What are these personality effects? You can read the full list of 78 effects in the manuscript, but I’ll list out several of the effects that are largest (and most interesting to me), organized by trait.
Extraversion:
People who were more extraverted reported being:
More satisfied with their lives
More accepted by peers
Having higher social status
More committed to their jobs
Having stronger leadership skills
More frequent volunteers
It’s no surprise that being outgoing is related to good social outcomes, like popularity and acceptance, but it’s also important to note that extraversion is related to feeling happier and more content with a job.
Agreeableness:
People who were more agreeable reported:
Feeling more gratitude
Forgiving others more often
Having fewer personality disorders
Having stronger leadership skills
Having stronger religious beliefs
As you might expect, being more agreeable was related to getting along better with others. Perhaps more surprising was its replicated relationship with religious beliefs.
Conscientiousness:
People who were more conscientious reported:
Caring more about internal feelings of success
Engaging in less antisocial and criminal behavior
Being slightly more politically conservative
Being slightly happier in their relationships
Conscientiousness is related to being more responsible and persevering more, which can lead to feeling more successful in work and in romantic relationships, and make you less likely to make poor or risky choices. It’s also known to be related to political leanings.
Neuroticism:
People who were more neurotic reported:
Being less satisfied with their lives
Being more anxious
Being more depressed
Caring less about internal feelings of success
Having less financial security
Being less committed to their jobs
Neuroticism indicates emotional instability and a tendency to experience more negative emotions overall, which is related to problems with mental health, satisfaction with work and life success, and even being financially secure.
Openness to Experiences:
People who were more open reported:
Having more interest in artistic jobs
Having less authoritarian political views
Being slightly more liberal
Feeling like they have stronger “identity consolidation” (healthy development of their identity)
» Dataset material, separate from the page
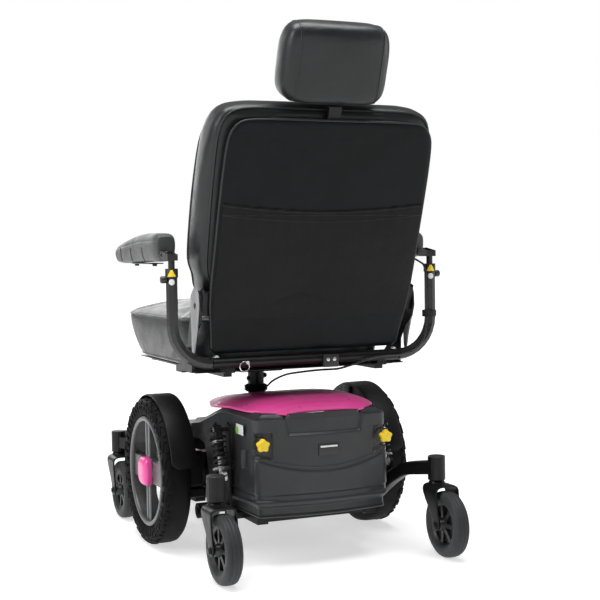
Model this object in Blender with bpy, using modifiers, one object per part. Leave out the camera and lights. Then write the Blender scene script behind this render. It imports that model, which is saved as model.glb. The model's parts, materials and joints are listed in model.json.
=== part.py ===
"""Mid-wheel-drive power wheelchair: six wheels, a battery base and a reclining captain's seat.

Metres, +Z up. The chair faces -Y and +X is its left side. Shapes are written in the chair's own
frame, whose origin is on the floor under the drive axle, and one empty moves them all so that
the middle of the chair's length is at y = 0.
"""
import math

import bmesh
import bpy
from mathutils import Matrix, Vector

# Wheels
WHEEL_RADIUS = 0.178
WHEEL_X = 0.2825
TYRE_WIDTH = 0.068
RIM_RADIUS = 0.132
CASTER_RADIUS = 0.076
CASTER_WIDTH = 0.038
CASTER_TRAIL = 0.047
FRONT_BARREL = (0.276, -0.368)
REAR_BARREL = (0.272, 0.398)
BARREL_LOW = 0.172
BARREL_HIGH = 0.226

# Base
RAIL_INNER_X = 0.122
RAIL_OUTER_X = 0.148
RAIL_LOW = 0.092
RAIL_HIGH = 0.120
DRIVE_PIVOT = (-0.090, 0.105)
REAR_ARM_PIVOT = (0.125, 0.095)
SHOCK_X = 0.208
SHOCK_TOP = (0.230, 0.300)
SHOCK_FOOT = (0.262, 0.198)
POST_Y = -0.050
FOOT_PIVOT = (-0.410, 0.100)
FOOT_FRONT = -0.620

# Seat
PAN_LOW = 0.4340
PAN_HIGH = 0.4365
CROSS_TUBE = (0.280, 0.4575)
LOCK_PIN_X = 0.156
CUSHION_TOP = 0.568
RECLINE_PIVOT = (0.275, 0.588)
RECLINE_LEAN = math.radians(19.66)
ARM_X = 0.325
ARM_TUBE_RADIUS = 0.0135
ARM_BEND = 0.090
ARM_TUBE_TOP = 0.672
PAD_PIVOT = (0.240, 0.703)
PAD_INNER_X = 0.291
PAD_OUTER_X = 0.347

GAP = 0.0003
REAR_END = REAR_BARREL[1] + CASTER_TRAIL + CASTER_RADIUS
LENGTH_SHIFT = -(FOOT_FRONT + REAR_END) / 2

NO_TURN = Matrix.Identity(4)
SIDES = (("left", 1), ("right", -1))


# ---------------------------------------------------------------- scene, materials and placing

for old in list(bpy.data.objects):
    bpy.data.objects.remove(old)


def new_collection(name):
    collection = bpy.data.collections.new(name)
    bpy.context.scene.collection.children.link(collection)
    return collection


parts = new_collection("power_wheelchair")
tools = new_collection("cutters_and_joins")

chair = bpy.data.objects.new("chair", None)
chair.location = (0.0, LENGTH_SHIFT, 0.0)
parts.objects.link(chair)


def surface(name, color, roughness, metallic=0.0):
    material = bpy.data.materials.new(name)
    material.use_nodes = True
    shader = material.node_tree.nodes["Principled BSDF"]
    shader.inputs["Base Color"].default_value = (*color, 1.0)
    shader.inputs["Roughness"].default_value = roughness
    shader.inputs["Metallic"].default_value = metallic
    return material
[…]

Openness is related to intellectual curiosity, which can influence what people prefer to do for work, their political views, and their sense of who they are.
Why was personality psychology more reliable than social psychology? Factors related to the way that personality psychologists are trained and promoted are likely relevant. First, personality psychologists generally agree on what they mean by personality and how to measure it. Personality is almost always conceptualized in terms of the Big Five traits, and these are almost always measured using one of only a few validated personality tests.
This regularity might seem stifling to a social psychologist, who is used to elaborate staged situations being used to measure their variables, and to running tests using many different versions of these situations. (For example, you might measure “helpfulness” by dropping a bunch of pens and counting how many a study participant picked up, or you might measure it by seeing if a participant is willing to stay after the end of the study, or even seeing if they’re willing to donate money.) For creating reliable scientific knowledge, however, regularity is key. It means that we can typically rule out that the relationship between personality and an outcome is due to something weird about how it was measured (what Meehl called “auxiliary assumptions”). We know personality measures are pretty good, so the effect is more likely to be due to real psychological factors.
The other key factor is the geekiness of personality psychologists. Constructing personality tests, unlike creating complex situations, tends to be a stats-heavy endeavour. Just to understand where the Big Five come from, you have to learn foreboding concepts like Principal Components Analysis, and that typically leads you to other complex statistical techniques. All this attention to technical detail means that personality researchers invest their energy in getting the measurement properties of their studies right, while focusing less on creating dramatic situations that capture the imagination. It’s more boring, but it also leads to a more careful, cumulative science.